◆ Source material ◆
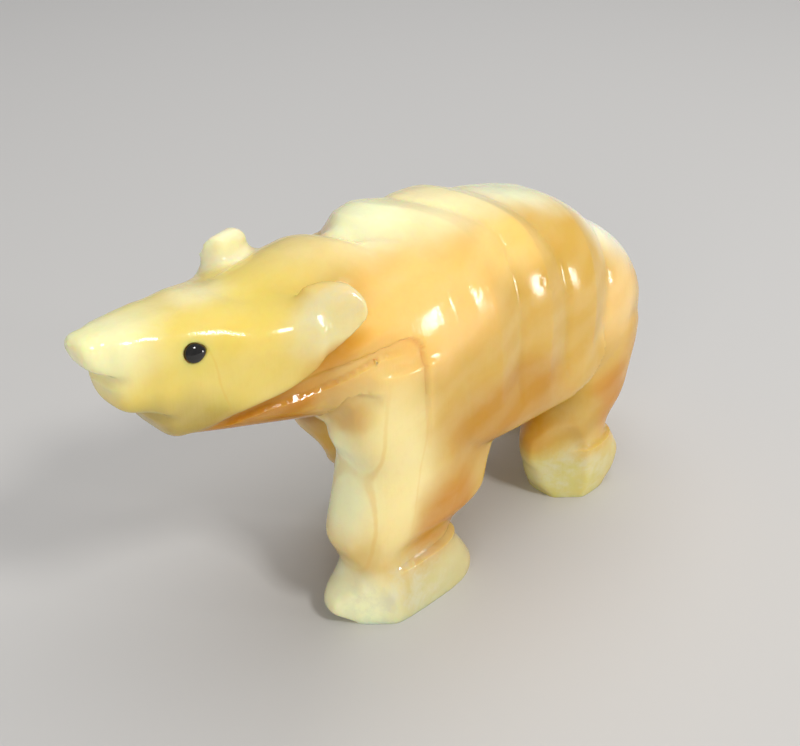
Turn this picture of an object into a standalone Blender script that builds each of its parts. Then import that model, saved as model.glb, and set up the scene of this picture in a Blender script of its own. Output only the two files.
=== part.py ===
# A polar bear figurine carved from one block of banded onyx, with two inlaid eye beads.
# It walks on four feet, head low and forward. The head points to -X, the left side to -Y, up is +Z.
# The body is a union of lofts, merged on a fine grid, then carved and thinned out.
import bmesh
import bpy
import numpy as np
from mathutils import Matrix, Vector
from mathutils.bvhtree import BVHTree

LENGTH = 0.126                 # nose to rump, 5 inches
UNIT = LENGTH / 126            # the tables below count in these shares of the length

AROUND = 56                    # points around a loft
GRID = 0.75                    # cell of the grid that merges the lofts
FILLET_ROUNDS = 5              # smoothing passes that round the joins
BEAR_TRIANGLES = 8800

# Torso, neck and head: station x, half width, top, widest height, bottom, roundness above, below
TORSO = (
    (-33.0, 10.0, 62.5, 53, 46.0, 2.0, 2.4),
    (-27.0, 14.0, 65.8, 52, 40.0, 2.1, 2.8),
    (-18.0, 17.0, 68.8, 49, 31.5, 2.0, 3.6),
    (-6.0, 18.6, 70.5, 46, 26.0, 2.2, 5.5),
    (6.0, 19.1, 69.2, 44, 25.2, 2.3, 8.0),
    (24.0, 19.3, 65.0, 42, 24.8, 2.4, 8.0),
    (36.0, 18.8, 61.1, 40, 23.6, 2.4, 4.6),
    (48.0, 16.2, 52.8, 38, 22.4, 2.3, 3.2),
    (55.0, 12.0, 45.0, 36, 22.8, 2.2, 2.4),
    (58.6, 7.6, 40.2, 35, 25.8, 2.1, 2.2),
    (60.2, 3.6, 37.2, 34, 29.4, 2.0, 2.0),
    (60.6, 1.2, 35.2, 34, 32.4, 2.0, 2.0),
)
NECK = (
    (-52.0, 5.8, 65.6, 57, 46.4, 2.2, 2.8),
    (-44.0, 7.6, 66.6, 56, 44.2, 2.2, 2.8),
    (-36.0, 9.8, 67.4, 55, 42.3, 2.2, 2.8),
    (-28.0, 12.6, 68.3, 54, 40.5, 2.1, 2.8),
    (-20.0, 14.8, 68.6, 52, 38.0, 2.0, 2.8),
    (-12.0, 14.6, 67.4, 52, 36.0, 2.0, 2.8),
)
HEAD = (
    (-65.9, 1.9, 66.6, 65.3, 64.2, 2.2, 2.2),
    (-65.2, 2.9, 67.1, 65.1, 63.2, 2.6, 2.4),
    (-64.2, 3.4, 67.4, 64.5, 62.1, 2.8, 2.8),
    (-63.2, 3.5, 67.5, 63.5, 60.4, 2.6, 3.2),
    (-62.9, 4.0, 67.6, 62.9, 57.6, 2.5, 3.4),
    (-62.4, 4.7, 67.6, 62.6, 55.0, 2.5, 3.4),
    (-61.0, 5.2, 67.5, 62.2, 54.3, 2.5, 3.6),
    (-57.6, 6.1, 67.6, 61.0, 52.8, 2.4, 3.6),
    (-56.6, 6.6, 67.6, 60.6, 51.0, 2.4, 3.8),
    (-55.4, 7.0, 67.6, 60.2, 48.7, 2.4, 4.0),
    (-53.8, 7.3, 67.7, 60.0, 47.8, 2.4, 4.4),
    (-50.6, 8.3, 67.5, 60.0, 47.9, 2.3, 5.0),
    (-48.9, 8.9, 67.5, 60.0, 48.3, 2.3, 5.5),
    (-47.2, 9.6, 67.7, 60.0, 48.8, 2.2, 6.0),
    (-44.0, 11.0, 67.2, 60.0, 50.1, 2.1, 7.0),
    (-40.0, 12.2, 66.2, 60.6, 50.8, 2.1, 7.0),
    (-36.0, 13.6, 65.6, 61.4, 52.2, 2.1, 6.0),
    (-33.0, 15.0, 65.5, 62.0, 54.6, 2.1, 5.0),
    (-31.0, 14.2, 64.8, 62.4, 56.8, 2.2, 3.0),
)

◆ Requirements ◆
Write out the whole listing exactly.

◆ Solved exercise ◆
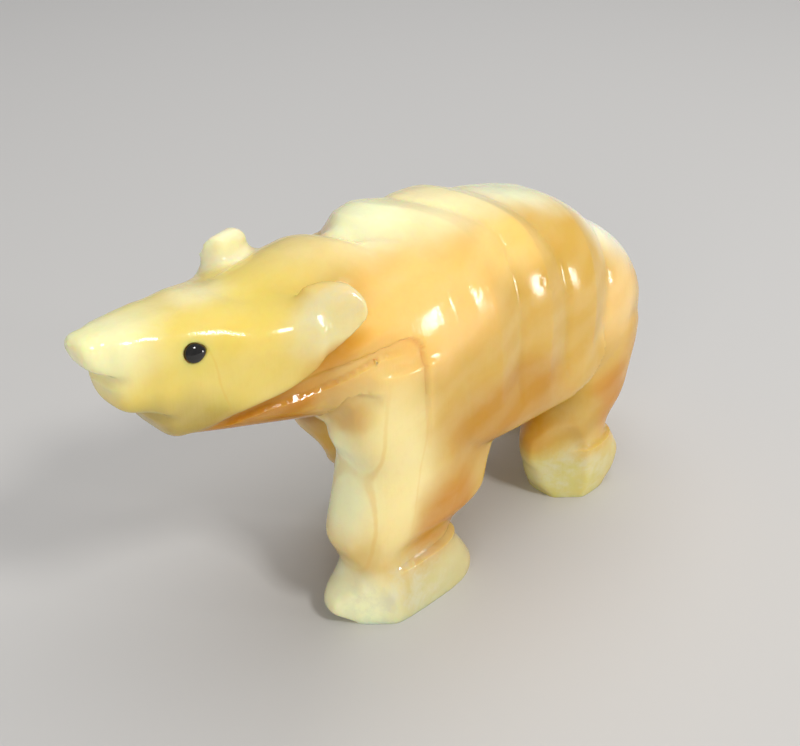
Turn this picture of an object into a standalone Blender script that builds each of its parts. Then import that model, saved as model.glb, and set up the scene of this picture in a Blender script of its own. Output only the two files.
=== part.py ===
# A polar bear figurine carved from one block of banded onyx, with two inlaid eye beads.
# It walks on four feet, head low and forward. The head points to -X, the left side to -Y, up is +Z.
# The body is a union of lofts, merged on a fine grid, then carved and thinned out.
import bmesh
import bpy
import numpy as np
from mathutils import Matrix, Vector
from mathutils.bvhtree import BVHTree

LENGTH = 0.126                 # nose to rump, 5 inches
UNIT = LENGTH / 126            # the tables below count in these shares of the length

AROUND = 56                    # points around a loft
GRID = 0.75                    # cell of the grid that merges the lofts
FILLET_ROUNDS = 5              # smoothing passes that round the joins
BEAR_TRIANGLES = 8800

# Torso, neck and head: station x, half width, top, widest height, bottom, roundness above, below
TORSO = (
    (-33.0, 10.0, 62.5, 53, 46.0, 2.0, 2.4),
    (-27.0, 14.0, 65.8, 52, 40.0, 2.1, 2.8),
    (-18.0, 17.0, 68.8, 49, 31.5, 2.0, 3.6),
    (-6.0, 18.6, 70.5, 46, 26.0, 2.2, 5.5),
    (6.0, 19.1, 69.2, 44, 25.2, 2.3, 8.0),
    (24.0, 19.3, 65.0, 42, 24.8, 2.4, 8.0),
    (36.0, 18.8, 61.1, 40, 23.6, 2.4, 4.6),
    (48.0, 16.2, 52.8, 38, 22.4, 2.3, 3.2),
    (55.0, 12.0, 45.0, 36, 22.8, 2.2, 2.4),
    (58.6, 7.6, 40.2, 35, 25.8, 2.1, 2.2),
    (60.2, 3.6, 37.2, 34, 29.4, 2.0, 2.0),
    (60.6, 1.2, 35.2, 34, 32.4, 2.0, 2.0),
)
NECK = (
    (-52.0, 5.8, 65.6, 57, 46.4, 2.2, 2.8),
    (-44.0, 7.6, 66.6, 56, 44.2, 2.2, 2.8),
    (-36.0, 9.8, 67.4, 55, 42.3, 2.2, 2.8),
    (-28.0, 12.6, 68.3, 54, 40.5, 2.1, 2.8),
    (-20.0, 14.8, 68.6, 52, 38.0, 2.0, 2.8),
    (-12.0, 14.6, 67.4, 52, 36.0, 2.0, 2.8),
)
HEAD = (
    (-65.9, 1.9, 66.6, 65.3, 64.2, 2.2, 2.2),
    (-65.2, 2.9, 67.1, 65.1, 63.2, 2.6, 2.4),
    (-64.2, 3.4, 67.4, 64.5, 62.1, 2.8, 2.8),
    (-63.2, 3.5, 67.5, 63.5, 60.4, 2.6, 3.2),
    (-62.9, 4.0, 67.6, 62.9, 57.6, 2.5, 3.4),
    (-62.4, 4.7, 67.6, 62.6, 55.0, 2.5, 3.4),
    (-61.0, 5.2, 67.5, 62.2, 54.3, 2.5, 3.6),
    (-57.6, 6.1, 67.6, 61.0, 52.8, 2.4, 3.6),
    (-56.6, 6.6, 67.6, 60.6, 51.0, 2.4, 3.8),
    (-55.4, 7.0, 67.6, 60.2, 48.7, 2.4, 4.0),
    (-53.8, 7.3, 67.7, 60.0, 47.8, 2.4, 4.4),
    (-50.6, 8.3, 67.5, 60.0, 47.9, 2.3, 5.0),
    (-48.9, 8.9, 67.5, 60.0, 48.3, 2.3, 5.5),
    (-47.2, 9.6, 67.7, 60.0, 48.8, 2.2, 6.0),
    (-44.0, 11.0, 67.2, 60.0, 50.1, 2.1, 7.0),
    (-40.0, 12.2, 66.2, 60.6, 50.8, 2.1, 7.0),
    (-36.0, 13.6, 65.6, 61.4, 52.2, 2.1, 6.0),
    (-33.0, 15.0, 65.5, 62.0, 54.6, 2.1, 5.0),
    (-31.0, 14.2, 64.8, 62.4, 56.8, 2.2, 3.0),
)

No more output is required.